COLLECTED DATA:
________________

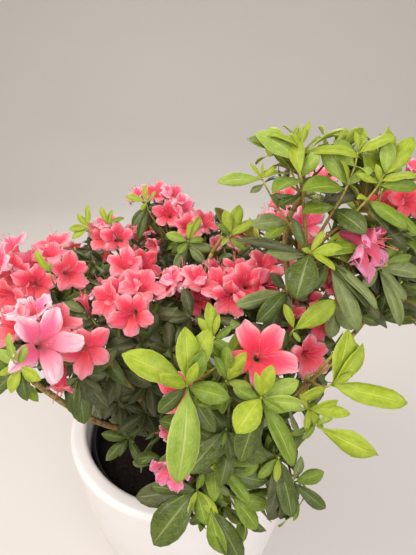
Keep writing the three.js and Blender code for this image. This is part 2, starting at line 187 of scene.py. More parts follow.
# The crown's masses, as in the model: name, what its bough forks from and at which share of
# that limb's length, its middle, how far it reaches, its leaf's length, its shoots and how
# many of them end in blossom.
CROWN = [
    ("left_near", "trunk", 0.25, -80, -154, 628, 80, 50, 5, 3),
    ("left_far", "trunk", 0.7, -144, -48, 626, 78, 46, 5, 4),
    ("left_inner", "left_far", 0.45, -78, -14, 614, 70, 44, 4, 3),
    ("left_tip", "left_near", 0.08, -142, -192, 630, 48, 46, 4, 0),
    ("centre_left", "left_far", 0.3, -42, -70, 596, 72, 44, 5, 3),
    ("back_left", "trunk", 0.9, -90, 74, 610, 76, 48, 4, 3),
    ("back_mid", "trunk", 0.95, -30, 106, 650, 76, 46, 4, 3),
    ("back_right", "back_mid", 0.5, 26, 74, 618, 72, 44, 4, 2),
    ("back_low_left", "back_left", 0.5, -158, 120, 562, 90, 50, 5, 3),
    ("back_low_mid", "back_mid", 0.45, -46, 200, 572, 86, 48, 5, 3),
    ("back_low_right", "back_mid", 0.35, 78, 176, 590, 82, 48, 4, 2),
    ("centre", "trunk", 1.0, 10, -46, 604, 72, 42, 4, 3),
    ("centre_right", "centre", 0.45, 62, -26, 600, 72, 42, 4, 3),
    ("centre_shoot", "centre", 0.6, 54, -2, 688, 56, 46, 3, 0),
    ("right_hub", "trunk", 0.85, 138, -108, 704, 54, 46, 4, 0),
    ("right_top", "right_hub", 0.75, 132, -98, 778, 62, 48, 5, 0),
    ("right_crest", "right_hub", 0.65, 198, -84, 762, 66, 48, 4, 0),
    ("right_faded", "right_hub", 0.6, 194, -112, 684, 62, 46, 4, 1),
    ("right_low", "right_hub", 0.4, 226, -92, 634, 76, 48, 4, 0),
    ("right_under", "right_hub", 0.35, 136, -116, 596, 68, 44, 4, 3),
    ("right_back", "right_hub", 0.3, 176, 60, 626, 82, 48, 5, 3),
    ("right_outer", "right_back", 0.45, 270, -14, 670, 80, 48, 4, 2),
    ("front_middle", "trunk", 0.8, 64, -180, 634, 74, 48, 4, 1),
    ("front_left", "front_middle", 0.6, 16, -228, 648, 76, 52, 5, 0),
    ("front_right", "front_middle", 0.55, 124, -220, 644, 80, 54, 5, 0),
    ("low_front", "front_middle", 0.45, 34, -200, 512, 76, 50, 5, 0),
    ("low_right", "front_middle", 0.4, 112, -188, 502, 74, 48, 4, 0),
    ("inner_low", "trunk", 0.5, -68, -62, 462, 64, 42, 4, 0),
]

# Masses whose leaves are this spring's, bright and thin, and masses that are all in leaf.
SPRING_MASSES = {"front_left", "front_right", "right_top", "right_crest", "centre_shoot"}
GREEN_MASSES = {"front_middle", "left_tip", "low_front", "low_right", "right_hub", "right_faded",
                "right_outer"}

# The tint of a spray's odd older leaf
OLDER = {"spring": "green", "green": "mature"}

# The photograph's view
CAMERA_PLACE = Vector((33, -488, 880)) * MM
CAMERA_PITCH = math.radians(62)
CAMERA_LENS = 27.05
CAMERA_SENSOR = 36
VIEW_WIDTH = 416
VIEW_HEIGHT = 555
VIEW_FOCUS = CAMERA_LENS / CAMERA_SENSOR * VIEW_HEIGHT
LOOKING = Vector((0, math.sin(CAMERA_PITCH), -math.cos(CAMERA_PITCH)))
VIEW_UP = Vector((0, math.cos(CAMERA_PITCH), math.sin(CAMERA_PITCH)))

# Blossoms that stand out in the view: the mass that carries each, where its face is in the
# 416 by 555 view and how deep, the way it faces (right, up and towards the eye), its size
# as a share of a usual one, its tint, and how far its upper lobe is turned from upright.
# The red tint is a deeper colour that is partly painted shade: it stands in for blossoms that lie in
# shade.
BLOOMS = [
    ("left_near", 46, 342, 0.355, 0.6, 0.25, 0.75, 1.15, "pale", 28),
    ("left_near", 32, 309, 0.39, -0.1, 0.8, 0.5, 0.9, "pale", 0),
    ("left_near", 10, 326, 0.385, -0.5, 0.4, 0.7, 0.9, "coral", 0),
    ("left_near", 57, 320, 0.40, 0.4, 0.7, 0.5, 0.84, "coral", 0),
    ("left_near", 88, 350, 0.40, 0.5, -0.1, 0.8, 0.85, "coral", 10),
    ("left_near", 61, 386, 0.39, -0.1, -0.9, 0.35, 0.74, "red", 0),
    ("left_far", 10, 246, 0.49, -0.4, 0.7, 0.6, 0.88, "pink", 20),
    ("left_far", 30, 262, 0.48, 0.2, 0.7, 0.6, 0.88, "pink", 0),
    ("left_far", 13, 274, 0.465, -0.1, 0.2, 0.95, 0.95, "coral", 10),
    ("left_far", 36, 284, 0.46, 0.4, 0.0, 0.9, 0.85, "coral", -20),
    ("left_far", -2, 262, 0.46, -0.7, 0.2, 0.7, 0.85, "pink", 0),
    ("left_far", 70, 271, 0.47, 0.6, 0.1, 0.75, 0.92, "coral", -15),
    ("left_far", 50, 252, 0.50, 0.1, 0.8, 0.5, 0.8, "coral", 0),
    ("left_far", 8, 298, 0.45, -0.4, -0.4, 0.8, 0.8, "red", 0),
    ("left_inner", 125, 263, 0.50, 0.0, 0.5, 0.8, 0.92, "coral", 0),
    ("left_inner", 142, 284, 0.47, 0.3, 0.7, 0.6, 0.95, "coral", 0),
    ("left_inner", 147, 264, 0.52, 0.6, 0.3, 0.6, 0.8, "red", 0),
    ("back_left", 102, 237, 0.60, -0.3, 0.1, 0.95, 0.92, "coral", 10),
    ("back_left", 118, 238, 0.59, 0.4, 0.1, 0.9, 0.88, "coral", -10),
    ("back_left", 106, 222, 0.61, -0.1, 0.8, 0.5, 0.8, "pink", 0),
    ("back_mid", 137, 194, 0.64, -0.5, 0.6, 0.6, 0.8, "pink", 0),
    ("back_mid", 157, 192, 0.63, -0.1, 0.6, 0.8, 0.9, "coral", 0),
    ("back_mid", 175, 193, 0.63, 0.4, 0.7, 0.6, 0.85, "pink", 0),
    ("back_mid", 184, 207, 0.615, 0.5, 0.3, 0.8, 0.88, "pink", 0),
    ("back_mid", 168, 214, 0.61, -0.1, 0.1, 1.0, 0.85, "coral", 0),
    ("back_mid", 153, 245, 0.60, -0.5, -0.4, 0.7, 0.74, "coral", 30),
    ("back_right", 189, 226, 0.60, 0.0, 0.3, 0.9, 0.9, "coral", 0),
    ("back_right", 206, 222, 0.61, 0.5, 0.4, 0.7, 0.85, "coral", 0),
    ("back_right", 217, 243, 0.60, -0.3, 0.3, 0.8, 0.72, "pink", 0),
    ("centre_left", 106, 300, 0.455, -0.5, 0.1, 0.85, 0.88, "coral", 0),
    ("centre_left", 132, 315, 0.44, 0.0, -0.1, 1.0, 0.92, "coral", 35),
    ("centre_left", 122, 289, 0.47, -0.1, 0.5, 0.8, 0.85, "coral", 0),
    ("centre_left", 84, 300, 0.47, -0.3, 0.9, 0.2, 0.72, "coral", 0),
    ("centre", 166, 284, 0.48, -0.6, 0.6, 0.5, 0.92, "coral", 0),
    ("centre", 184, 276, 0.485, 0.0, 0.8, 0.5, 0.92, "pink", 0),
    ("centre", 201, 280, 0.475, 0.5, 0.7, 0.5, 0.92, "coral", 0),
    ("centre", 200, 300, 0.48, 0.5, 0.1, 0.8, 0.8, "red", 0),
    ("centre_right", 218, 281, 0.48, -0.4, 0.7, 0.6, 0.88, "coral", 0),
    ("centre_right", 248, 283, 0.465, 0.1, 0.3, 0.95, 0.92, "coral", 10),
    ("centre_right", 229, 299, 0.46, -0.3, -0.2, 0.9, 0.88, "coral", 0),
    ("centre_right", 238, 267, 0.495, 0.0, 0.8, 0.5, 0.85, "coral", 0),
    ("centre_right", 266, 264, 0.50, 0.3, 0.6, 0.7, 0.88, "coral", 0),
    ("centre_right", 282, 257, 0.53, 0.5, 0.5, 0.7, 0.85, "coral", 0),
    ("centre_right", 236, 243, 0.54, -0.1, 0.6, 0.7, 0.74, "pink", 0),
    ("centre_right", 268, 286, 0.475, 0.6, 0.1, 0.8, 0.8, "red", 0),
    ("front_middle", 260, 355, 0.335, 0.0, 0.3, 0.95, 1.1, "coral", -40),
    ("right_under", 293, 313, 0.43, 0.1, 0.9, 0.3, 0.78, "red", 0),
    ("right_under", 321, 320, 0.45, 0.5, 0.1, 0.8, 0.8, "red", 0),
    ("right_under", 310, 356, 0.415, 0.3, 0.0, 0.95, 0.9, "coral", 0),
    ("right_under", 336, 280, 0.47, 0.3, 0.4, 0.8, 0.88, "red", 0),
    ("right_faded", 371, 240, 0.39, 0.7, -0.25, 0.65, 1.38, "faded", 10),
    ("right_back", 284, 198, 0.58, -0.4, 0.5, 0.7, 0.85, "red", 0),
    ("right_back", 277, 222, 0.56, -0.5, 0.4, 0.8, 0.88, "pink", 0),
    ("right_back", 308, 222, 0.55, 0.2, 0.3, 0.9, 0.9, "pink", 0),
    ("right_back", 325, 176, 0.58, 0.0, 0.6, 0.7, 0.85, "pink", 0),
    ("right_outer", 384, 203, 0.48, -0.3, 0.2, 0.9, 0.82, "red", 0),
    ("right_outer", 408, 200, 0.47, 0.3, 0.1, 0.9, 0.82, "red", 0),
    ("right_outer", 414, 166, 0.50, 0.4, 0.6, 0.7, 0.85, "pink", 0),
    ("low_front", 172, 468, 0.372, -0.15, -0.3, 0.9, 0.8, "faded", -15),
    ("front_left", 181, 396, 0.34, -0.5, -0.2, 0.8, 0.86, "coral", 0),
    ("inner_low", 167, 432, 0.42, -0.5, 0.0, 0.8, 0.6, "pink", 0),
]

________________

PROBLEM DETAILS: Every line above that contains the word "this" should be reported.

THE SOLUTION:
Keep writing the three.js and Blender code for this image. This is part 2, starting at line 187 of scene.py. More parts follow.
# Masses whose leaves are this spring's, bright and thin, and masses that are all in leaf.